Facebook and Google aside, it seems the only people who make money out of the internet are the young ones who manage to persuade anxious older ones (the ones with all the money) that they have worked out an entirely new way of doing things. If you’re in that line of work, it’s vital to sell your business to one of the established businesses before you’re either rumbled or superseded. In The Kids Who Decide What All The Other Kids Talk About (Friday, 11am, Radio 4) Paul Mason spends time with Social Chain, a business set up by university dropouts to harness the power of social media to sell advertising. Social Chain has aggregated a number of Twitter feeds popular with young people and accepts money for including commercial messages in those feeds. Is this simply the logical conclusion of a connected world or something potentially more worrying? Do people recognise the difference between editorial and advertising or do they assume that everything nowadays falls into the latter category?

To mark the fact that Bob Dylan can’t be bothered to pick up his Nobel prize for literature in person, two programmes nonetheless mark the fact that he’s been honoured in this fashion. Bob Dylan’s Theme Time Radio Hour (Sunday, 1pm, 6 Music) is a repeat of the episode of his radio show devoted to songs about the culture of the wireless. Directly afterwards, there’s The Weekend Documentary: Bob Dylan – In So Many Words (Sunday, 2pm, BBC World Service), which looks at why his songs continue to resonate but his public positions seem so hard to decipher. That’s the genius of Dylan: we know no more about him than we did in 1963.

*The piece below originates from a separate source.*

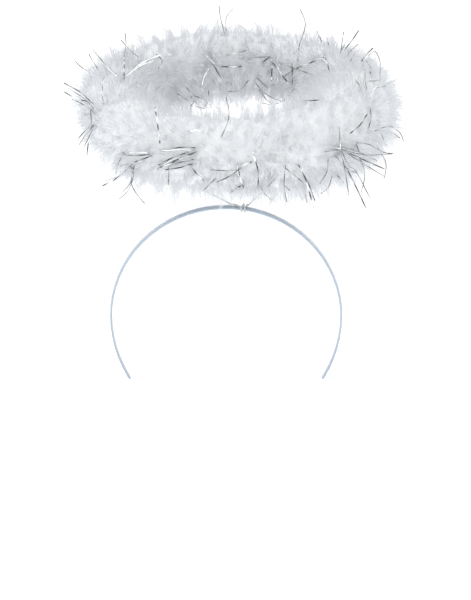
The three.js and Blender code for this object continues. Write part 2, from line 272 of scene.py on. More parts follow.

Back in the previous century, David Renwick wrote the celebrated “answering the question before last” Mastermind sketch for the Two Ronnies, so he gets a free pass to feature another pastiche of the famous quiz in his new show Desolation Jests (Tuesday, 11pm, Radio 4). Here it takes its place alongside other imagined entertainments, such as the Klutz Brothers’ classic A Day At The Proctologists and Mace And Dixon’s The Fiancee Of Frankenstein.

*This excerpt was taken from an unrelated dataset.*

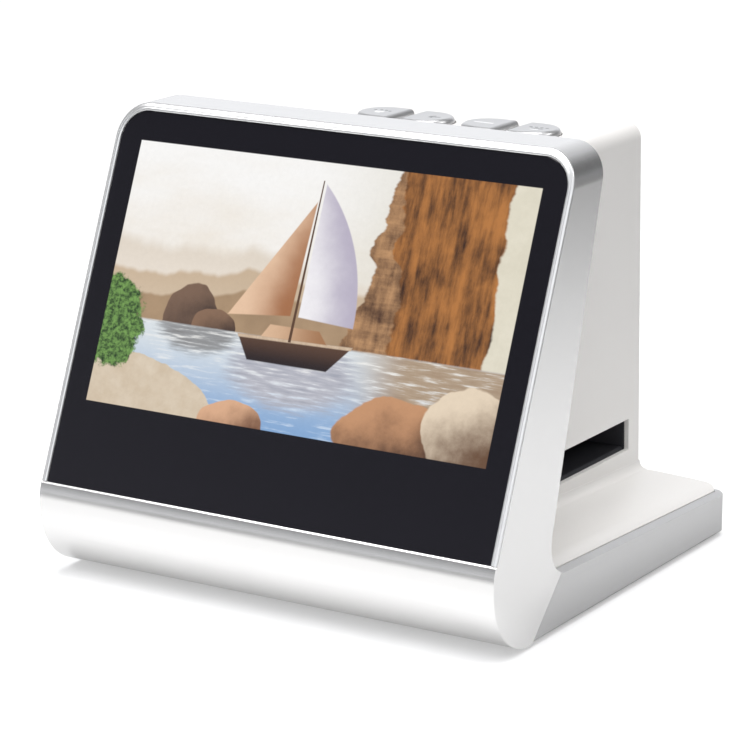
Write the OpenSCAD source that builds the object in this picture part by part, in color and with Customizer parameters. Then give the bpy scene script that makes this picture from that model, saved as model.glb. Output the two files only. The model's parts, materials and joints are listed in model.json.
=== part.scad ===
// Desktop film scanner: a leaning screen stands in front of a tower that holds the
// camera. Film slides through a channel at the tower's foot, between a lamp below
// and a lens above, and four keys stand on the tower's top.
// X is the width, Y runs from the screen to the back and Z is up. The origin lies on
// the table, under the middle of the outline.

/* [Overall] */
// Width of the front frame and of the base
body_w = 125; // [122:1:150]
// Depth from the nose to the back of the base
body_d = 118.2; // [116:0.1:142]
// Height of the front frame's top above the table
frame_top = 110.8; // [109:0.1:134]
// Height of the base above the table, on its feet
foot_proud = 0.8; // [0.5:0.1:1.5]
// Wall of the mouldings
wall = 2; // [1.6:0.1:2.4]
// Gap where two mouldings meet
seam = 0.15; // [0.1:0.05:0.25]

/* [Front frame] */
// Lean of the screen from upright, in degrees
face_lean = 22.5; // [21:0.5:24]
// Lean of the frame's back edge from upright, in degrees
back_lean = 15; // [13:0.5:16]
// Depth of the frame's flat top
top_depth = 12.8; // [12.4:0.1:16]
// Radius of the two top corners, seen from the front
corner_r = 8.3; // [6:0.1:10]
// Radius of the round nose under the screen
nose_r = 17; // [14:0.5:18]
// Height of the nose's upper edge above the table, at the glass
nose_top = 23.75; // [22.5:0.05:27.4]
// Radius of the shoulder between the nose's front and the glass
shoulder_r = 9.5; // [7:0.5:11]
// Width of the fine bevel along the nose's upper edge
nose_bevel = 0.3; // [0.2:0.05:0.5]
// Distance from the nose's front back to the seam's foot
seam_start = 18; // [17.5:0.1:20]
// Radius of the hollow where the frame runs out into the rails
foot_r = 7.8; // [6:0.1:9]

/* [Screen] */
// Thickness of the cover glass
glass_t = 1.1; // [0.9:0.1:1.4]
// Width of the lip round the glass, at the sides
lip_side = 1.5; // [1.3:0.05:2]
// Height of the lip above the glass
lip_top = 1.85; // [1.5:0.05:2.4]
// Height of the lip out of the glass
lip_proud = 0.5; // [0.3:0.1:0.8]
// Set-back of the glass's lower edge behind the nose's front
glass_set = 1.2; // [1:0.05:1.4]
// Thickness of the adhesive tape under the glass
tape_t = 0.2; // [0.1:0.05:0.3]
// Width of the display module
lcd_w = 118; // [112:0.5:118]
// Height of the display module
lcd_h = 71.5; // [66:0.5:72]
// Thickness of the display module
lcd_t = 3; // [2.6:0.1:3.4]
// Distance from the glass's lower edge up to the display module
lcd_rise = 16; // [15:0.5:18]
// Gap round the display module in the frame's window
lcd_gap = 0.3; // [0.2:0.1:0.4]
// Thickness of the steel bracket behind the display
bracket_t = 1; // [0.8:0.1:1.2]

/* [Tower and deck] */
// Step from the frame's top down to the tower's top
tower_drop = 8.4; // [7:0.1:12]
// Width of the tower at the deck
tower_w = 76.5; // [75:0.5:84]
// Draft of the tower's sides, in degrees
tower_draft = 1; // [0.5:0.1:1.5]
// Radius of the tower's top edges
tower_r = 4; // [3:0.5:5]
// Radius of the tower's back edges
tower_edge_r = 0.6; // [0.4:0.1:1]
// Set-back of the white housing from the back of the base
housing_set = 0.5; // [0.3:0.1:0.8]
// Set-in of the housing's back wall from the frame's back edge
panel_set = 0.4; // [0.2:0.1:0.8]
// Depth of the housing's skirt inside the frame
skirt_depth = 5; // [4:0.5:6]
// Radius of the hollow between the tower's sides and the deck
deck_fillet = 2; // [1:0.5:4]
// Rise of the deck from its round edge to the tower
deck_crown = 0.8; // [0.2:0.1:1.2]
// Drop of the deck's round edge
edge_drop = 1.5; // [1:0.1:2]
// Width of the deck's round edge
edge_run = 4; // [3:0.5:5]

/* [Base] */
// Height of the rails' outer edge at the frame
rail_front = 13.7; // [13:0.1:15]
// Height of the rails' outer edge at the back
rail_back = 10.6; // [10.2:0.1:12.5]
// Width of the rails' sloping top
rail_w = 2.1; // [1.6:0.1:3]
// Rise of the rails' top from its outer to its inner edge
rail_rise = 0.6; // [0.4:0.1:1.2]
// Height of the deck's edge above the rails' inner edge
deck_proud = 0.2; // [0.1:0.05:0.6]
// Radius of the deck's back corners
deck_corner = 2.5; // [1.5:0.5:4]
// Radius of the base's back corners
base_corner = 2.5; // [1:0.5:4]
// Chamfer along the base's lower edge
base_chamfer = 0.8; // [0.4:0.1:1.2]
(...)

If you have not yet consulted that valuable source of showbusiness anecdote and reflection known as Dora Dale, then a good place to start would be Pleased To Meet You: A Very Dora Christmas (Friday, 10.30pm, Radio 4 Extra). In this programme we hear what she can remember about being at the recording session that produced Slade’s Merry Xmas Everybody and also sharing a bill with the pre-fame Beatles at Hamburg’s Bang Bang Club. As usual, Ms Dale’s interlocutor is Mr Martin Kelner.

Martin Jarvis directs an all-star cast, including Toby Stephens, Tom Conti, Alfred Molina, John Sessions, Janet Montgomery and Julian Sands, in his dramatisation of Ian Fleming’s 1959 nuclear thriller James Bond: Thunderball (Saturday, 2.30pm, Radio 4).